## START

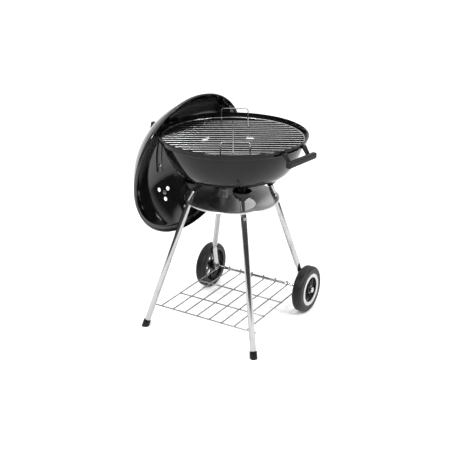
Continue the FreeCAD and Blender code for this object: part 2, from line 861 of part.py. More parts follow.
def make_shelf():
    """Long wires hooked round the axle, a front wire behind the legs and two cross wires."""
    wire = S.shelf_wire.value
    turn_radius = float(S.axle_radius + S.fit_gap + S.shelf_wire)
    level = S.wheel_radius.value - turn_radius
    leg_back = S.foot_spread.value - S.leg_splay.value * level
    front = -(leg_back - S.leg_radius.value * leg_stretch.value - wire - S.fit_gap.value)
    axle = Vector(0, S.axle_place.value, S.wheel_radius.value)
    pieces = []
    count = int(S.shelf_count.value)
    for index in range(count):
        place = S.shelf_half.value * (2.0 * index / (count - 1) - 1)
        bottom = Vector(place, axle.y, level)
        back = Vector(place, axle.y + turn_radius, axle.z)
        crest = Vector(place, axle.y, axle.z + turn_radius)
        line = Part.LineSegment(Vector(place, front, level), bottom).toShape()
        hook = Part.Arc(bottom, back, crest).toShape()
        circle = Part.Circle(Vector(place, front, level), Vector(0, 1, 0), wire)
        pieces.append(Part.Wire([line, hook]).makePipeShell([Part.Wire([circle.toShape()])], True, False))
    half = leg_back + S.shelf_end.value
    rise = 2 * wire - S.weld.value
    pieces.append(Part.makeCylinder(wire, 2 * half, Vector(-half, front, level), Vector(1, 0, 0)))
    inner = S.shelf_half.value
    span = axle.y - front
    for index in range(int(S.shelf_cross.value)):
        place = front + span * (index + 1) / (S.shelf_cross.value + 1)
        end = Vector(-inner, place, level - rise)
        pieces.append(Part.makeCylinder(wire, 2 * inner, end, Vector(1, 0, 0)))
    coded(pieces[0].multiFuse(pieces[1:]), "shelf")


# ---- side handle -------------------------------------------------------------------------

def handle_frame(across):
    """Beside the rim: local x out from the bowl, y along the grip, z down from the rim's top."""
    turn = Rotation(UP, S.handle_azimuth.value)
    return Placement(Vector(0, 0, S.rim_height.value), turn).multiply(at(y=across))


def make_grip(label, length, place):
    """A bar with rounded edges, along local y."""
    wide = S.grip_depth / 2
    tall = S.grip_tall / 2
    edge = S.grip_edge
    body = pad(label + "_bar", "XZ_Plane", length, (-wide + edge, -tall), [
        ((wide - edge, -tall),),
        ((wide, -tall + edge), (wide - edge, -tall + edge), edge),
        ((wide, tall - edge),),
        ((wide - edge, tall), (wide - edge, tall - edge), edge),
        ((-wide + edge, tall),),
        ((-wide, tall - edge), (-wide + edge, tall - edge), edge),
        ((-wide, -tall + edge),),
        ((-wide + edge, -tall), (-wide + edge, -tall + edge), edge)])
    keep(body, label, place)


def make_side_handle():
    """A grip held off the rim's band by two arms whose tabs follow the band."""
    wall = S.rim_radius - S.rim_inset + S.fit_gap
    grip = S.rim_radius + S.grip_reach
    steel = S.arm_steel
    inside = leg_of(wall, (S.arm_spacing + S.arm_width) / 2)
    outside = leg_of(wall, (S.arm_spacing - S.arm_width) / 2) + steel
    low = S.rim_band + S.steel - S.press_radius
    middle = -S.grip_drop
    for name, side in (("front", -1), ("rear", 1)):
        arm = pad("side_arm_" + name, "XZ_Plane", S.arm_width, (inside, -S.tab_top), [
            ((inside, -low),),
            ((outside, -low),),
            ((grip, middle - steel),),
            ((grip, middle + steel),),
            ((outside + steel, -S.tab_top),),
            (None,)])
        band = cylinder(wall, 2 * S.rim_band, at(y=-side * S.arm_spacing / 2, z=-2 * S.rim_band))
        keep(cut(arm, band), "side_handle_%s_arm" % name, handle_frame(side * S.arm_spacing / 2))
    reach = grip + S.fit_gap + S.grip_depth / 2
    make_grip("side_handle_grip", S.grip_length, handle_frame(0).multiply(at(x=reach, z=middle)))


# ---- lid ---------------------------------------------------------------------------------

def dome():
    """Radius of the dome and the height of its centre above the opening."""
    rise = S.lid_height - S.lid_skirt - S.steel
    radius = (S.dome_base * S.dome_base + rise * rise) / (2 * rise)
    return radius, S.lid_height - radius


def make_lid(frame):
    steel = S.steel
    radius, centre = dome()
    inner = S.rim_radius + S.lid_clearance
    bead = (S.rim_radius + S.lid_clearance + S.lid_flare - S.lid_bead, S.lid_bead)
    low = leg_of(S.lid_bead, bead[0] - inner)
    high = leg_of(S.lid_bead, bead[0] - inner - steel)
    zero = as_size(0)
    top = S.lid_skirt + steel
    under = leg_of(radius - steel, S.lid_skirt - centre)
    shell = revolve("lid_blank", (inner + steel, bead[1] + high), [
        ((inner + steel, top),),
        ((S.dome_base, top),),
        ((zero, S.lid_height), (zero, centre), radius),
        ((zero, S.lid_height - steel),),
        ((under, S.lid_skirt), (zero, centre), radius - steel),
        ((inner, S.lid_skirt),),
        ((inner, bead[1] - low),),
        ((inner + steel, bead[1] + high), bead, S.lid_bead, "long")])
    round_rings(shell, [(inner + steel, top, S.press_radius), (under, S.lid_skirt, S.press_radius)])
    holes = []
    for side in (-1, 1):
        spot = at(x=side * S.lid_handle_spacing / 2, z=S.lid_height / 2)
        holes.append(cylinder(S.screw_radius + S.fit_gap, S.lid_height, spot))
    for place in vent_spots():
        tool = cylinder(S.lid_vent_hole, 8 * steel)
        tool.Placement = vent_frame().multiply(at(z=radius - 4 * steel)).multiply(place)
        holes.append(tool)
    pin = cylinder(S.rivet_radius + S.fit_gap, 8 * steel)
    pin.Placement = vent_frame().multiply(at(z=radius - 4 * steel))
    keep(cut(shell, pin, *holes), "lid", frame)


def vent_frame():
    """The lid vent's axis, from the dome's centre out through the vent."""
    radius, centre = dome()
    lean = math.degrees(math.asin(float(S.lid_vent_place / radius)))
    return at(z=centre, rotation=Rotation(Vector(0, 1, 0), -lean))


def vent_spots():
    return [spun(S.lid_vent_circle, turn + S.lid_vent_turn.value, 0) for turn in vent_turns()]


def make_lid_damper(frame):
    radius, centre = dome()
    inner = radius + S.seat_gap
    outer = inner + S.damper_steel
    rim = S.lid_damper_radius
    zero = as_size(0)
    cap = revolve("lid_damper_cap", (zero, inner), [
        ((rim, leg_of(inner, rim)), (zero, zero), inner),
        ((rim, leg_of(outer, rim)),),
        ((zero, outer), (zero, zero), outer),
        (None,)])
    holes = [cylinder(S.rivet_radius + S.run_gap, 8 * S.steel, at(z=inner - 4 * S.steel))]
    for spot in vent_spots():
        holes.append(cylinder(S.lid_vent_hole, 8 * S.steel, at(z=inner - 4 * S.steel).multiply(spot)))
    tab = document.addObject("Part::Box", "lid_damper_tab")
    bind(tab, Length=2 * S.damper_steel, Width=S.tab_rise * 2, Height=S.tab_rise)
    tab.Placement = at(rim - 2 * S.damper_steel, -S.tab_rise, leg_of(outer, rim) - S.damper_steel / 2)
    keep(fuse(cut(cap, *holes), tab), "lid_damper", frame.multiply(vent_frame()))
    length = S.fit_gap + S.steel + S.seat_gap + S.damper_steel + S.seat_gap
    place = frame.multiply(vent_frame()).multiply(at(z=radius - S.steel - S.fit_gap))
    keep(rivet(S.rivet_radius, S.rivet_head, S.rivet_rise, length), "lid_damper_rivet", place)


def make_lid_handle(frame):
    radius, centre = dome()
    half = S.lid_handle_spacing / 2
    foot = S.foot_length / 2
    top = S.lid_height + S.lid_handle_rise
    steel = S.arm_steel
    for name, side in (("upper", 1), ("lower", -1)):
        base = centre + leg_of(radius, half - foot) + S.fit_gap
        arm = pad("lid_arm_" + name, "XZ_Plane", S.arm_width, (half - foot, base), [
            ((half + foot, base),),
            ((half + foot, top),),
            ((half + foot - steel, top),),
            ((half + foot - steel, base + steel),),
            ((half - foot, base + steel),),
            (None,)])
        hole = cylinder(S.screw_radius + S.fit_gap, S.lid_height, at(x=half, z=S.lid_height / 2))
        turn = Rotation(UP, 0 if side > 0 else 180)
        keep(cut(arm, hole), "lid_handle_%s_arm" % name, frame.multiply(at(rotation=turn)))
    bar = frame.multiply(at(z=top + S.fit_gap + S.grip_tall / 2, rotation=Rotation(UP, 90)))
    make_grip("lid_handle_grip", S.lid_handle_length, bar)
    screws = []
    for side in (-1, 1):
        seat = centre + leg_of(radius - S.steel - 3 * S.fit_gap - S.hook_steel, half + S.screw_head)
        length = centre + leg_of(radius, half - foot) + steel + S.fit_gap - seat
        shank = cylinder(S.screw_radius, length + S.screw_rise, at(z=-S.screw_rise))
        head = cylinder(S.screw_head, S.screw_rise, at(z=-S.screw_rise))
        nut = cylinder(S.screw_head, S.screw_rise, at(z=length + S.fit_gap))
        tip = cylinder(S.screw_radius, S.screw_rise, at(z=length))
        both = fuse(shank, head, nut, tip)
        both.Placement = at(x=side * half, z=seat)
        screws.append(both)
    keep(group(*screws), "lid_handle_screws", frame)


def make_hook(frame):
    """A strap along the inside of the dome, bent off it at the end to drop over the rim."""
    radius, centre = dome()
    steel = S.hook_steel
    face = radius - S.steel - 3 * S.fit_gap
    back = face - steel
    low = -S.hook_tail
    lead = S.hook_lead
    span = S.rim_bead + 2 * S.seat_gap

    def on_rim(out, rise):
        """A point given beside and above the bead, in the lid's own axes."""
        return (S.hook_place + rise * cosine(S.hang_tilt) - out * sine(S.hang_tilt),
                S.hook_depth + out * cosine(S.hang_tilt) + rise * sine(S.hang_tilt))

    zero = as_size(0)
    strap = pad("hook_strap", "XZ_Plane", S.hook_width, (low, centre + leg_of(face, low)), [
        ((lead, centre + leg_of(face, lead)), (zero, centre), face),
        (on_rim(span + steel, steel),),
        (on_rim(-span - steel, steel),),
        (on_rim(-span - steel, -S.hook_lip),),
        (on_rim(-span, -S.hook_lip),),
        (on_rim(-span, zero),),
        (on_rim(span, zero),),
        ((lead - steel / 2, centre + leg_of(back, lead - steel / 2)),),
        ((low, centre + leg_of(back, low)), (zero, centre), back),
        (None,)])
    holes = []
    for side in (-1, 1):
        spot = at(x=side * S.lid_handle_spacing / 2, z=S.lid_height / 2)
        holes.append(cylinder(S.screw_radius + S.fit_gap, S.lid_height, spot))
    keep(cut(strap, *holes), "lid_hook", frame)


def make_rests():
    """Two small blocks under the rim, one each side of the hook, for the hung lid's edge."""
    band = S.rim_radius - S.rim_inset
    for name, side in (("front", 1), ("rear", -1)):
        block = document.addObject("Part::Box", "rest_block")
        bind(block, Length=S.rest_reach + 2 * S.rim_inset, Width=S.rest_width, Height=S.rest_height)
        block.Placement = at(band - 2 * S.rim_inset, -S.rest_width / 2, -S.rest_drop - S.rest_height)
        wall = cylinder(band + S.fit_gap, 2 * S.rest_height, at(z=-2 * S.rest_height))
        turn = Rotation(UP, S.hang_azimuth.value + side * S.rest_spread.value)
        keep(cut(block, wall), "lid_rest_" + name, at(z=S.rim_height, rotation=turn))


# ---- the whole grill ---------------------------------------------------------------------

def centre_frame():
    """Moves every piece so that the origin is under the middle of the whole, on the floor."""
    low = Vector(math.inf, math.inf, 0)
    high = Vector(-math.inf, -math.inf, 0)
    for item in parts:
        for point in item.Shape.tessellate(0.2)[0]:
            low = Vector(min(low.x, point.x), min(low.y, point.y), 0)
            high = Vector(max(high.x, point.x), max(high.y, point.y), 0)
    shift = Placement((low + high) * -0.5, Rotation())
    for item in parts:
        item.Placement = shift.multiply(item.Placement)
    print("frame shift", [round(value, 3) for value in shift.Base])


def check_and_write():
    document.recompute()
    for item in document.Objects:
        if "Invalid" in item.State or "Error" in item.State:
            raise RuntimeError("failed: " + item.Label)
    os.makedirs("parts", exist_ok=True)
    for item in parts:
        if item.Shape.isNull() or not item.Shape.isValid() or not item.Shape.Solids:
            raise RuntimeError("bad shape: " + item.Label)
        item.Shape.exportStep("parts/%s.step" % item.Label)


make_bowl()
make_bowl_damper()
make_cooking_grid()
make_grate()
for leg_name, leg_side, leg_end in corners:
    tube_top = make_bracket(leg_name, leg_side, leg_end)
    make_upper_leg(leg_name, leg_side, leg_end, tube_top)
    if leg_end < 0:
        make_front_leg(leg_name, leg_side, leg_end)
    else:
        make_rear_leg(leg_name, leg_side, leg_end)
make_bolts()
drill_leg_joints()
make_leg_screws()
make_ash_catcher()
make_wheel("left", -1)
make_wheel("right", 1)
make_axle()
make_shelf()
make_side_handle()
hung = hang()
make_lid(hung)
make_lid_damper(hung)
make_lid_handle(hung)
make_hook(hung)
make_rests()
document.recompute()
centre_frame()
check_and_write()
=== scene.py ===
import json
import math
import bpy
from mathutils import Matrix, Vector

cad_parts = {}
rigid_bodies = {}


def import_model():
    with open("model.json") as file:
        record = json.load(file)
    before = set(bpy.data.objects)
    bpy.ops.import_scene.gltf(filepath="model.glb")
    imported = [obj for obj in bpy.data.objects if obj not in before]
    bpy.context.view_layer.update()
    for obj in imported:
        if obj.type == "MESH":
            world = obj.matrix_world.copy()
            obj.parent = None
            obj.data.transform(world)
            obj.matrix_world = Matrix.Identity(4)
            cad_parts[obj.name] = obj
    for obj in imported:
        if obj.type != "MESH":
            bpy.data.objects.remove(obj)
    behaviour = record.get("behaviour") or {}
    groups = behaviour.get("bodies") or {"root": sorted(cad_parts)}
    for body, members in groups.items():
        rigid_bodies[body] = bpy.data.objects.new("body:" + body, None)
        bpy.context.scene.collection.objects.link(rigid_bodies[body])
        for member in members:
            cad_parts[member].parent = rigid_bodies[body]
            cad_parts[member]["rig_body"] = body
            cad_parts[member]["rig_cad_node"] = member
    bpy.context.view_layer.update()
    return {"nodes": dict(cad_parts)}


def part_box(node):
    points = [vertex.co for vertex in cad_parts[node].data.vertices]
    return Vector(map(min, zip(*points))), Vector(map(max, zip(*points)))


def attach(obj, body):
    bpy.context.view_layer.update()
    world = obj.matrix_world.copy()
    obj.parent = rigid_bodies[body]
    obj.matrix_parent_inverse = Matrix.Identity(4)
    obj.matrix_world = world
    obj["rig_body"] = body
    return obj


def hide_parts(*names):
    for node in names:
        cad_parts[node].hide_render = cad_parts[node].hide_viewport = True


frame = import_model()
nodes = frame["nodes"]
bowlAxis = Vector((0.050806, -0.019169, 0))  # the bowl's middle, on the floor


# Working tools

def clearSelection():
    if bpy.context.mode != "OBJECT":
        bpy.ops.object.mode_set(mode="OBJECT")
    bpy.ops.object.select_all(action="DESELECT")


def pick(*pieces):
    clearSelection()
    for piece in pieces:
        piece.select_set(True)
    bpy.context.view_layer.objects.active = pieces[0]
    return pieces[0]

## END

Stated exercise => As listed above, the lines from the line with "make_bowl()" to the line with "obj.data.transform(world)" are to be echoed exactly, with both ends included and nothing added.

Answer to this problem =>
make_bowl()
make_bowl_damper()
make_cooking_grid()
make_grate()
for leg_name, leg_side, leg_end in corners:
    tube_top = make_bracket(leg_name, leg_side, leg_end)
    make_upper_leg(leg_name, leg_side, leg_end, tube_top)
    if leg_end < 0:
        make_front_leg(leg_name, leg_side, leg_end)
    else:
        make_rear_leg(leg_name, leg_side, leg_end)
make_bolts()
drill_leg_joints()
make_leg_screws()
make_ash_catcher()
make_wheel("left", -1)
make_wheel("right", 1)
make_axle()
make_shelf()
make_side_handle()
hung = hang()
make_lid(hung)
make_lid_damper(hung)
make_lid_handle(hung)
make_hook(hung)
make_rests()
document.recompute()
centre_frame()
check_and_write()
=== scene.py ===
import json
import math
import bpy
from mathutils import Matrix, Vector

cad_parts = {}
rigid_bodies = {}


def import_model():
    with open("model.json") as file:
        record = json.load(file)
    before = set(bpy.data.objects)
    bpy.ops.import_scene.gltf(filepath="model.glb")
    imported = [obj for obj in bpy.data.objects if obj not in before]
    bpy.context.view_layer.update()
    for obj in imported:
        if obj.type == "MESH":
            world = obj.matrix_world.copy()
            obj.parent = None
            obj.data.transform(world)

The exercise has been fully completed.